**Exercise brief:**
Give all of the lines again, with nothing added or dropped.

• • •

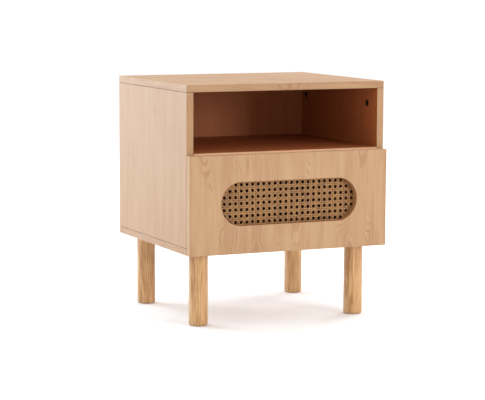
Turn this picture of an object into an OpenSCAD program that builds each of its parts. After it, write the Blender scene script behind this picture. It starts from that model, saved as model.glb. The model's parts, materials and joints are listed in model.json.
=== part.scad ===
// Nightstand with one open shelf space, one drawer with a cane inset, and four round legs.
// Millimetres. X runs to the right, Y to the back, Z up. The origin is on the floor, under
// the middle of the overall footprint, so the drawer front's face is at Y = -overall_depth / 2.

/* [Overall] */
// Width of the cabinet and of the drawer front
overall_width = 450; // [440:1:480]
// Depth from the drawer front's face to the rear edges of the side panels
overall_depth = 400; // [395:1:420]
// Height from the floor to the top
overall_height = 500; // [480:1:560]

/* [Boards] */
// Thickness of the carcass boards and of the drawer front
board = 15; // [15:1:18]
// Thickness of the drawer's side and back boards
drawer_board = 12; // [12:0.5:13]
// Thickness of the cabinet's back panel
back_board = 5; // [3:0.5:5]
// Thickness of the drawer's bottom
bottom_board = 3.2; // [3:0.1:4]
// Flat eased along every edge of the boards
eased_edge = 0.6; // [0.3:0.1:1]

/* [Layout] */
// Height of the carcass underside above the floor
carcass_z = 153; // [140:1:170]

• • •

**Solution to the exercise:**
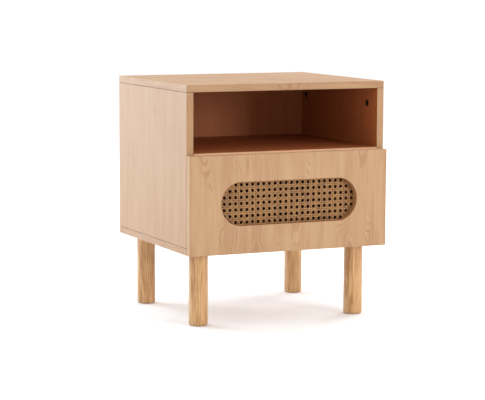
Turn this picture of an object into an OpenSCAD program that builds each of its parts. After it, write the Blender scene script behind this picture. It starts from that model, saved as model.glb. The model's parts, materials and joints are listed in model.json.
=== part.scad ===
// Nightstand with one open shelf space, one drawer with a cane inset, and four round legs.
// Millimetres. X runs to the right, Y to the back, Z up. The origin is on the floor, under
// the middle of the overall footprint, so the drawer front's face is at Y = -overall_depth / 2.

/* [Overall] */
// Width of the cabinet and of the drawer front
overall_width = 450; // [440:1:480]
// Depth from the drawer front's face to the rear edges of the side panels
overall_depth = 400; // [395:1:420]
// Height from the floor to the top
overall_height = 500; // [480:1:560]

/* [Boards] */
// Thickness of the carcass boards and of the drawer front
board = 15; // [15:1:18]
// Thickness of the drawer's side and back boards
drawer_board = 12; // [12:0.5:13]
// Thickness of the cabinet's back panel
back_board = 5; // [3:0.5:5]
// Thickness of the drawer's bottom
bottom_board = 3.2; // [3:0.1:4]
// Flat eased along every edge of the boards
eased_edge = 0.6; // [0.3:0.1:1]

/* [Layout] */
// Height of the carcass underside above the floor
carcass_z = 153; // [140:1:170]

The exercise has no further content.